Moving to Peterbrough in September 78 and getting married resulted in Mark promoting The Last Bastion alone.

Sadly after a night of violence on 22nd Nov. attributed to an infiltration of NF members who had previously never attended. Despite unheeded warnings should violence by this small minority  persist, The Last Bastion then came to an untimely end with the final night on 29th Nov. 1978.

'Then by an odd quirk of fate The Name, the mod band managed by Andy, played a couple of their early gigs at the venue in 1979,  promoted by Maximum Speed fanzine (once as support, once as headline). Soon after the Acton gigs, The Name signed to Virgins' Din Disc label then a decade later,  Detour Records released a retrospective LP and cd of previously unreleased tracks and the Din Disc 45 , plus the unreleased version.
The Cd & Lp can be bought direct from Detour Records.

The 'history' of Peterboroughs' finest has  been been well documented on
and the
history of the Name

By 1980 it had ceased to be an occasional music venue and The White Hart, after a few re namings,  is now no more having burnt to the ground on 1 January 2017.

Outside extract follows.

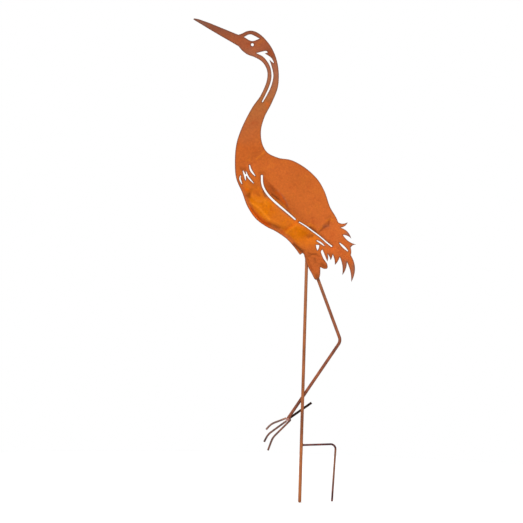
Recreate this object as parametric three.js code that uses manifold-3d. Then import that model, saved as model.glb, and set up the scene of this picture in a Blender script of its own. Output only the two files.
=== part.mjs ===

The venue, the single storey 'ballroom' attached to right hand side of the White Hart .

Rat Scabies ex The Dammed (The White Cats) set list (and music clips)
August 2, 1978

The Slits set list (and music clips) June 21, 1978

It's from those embers and memories that Last Bastion Records has come to fruition 43 years later with the same ethos, 'making music matter', capturing the soul of a diverse underground music culture, via ltd. edition 45 releases.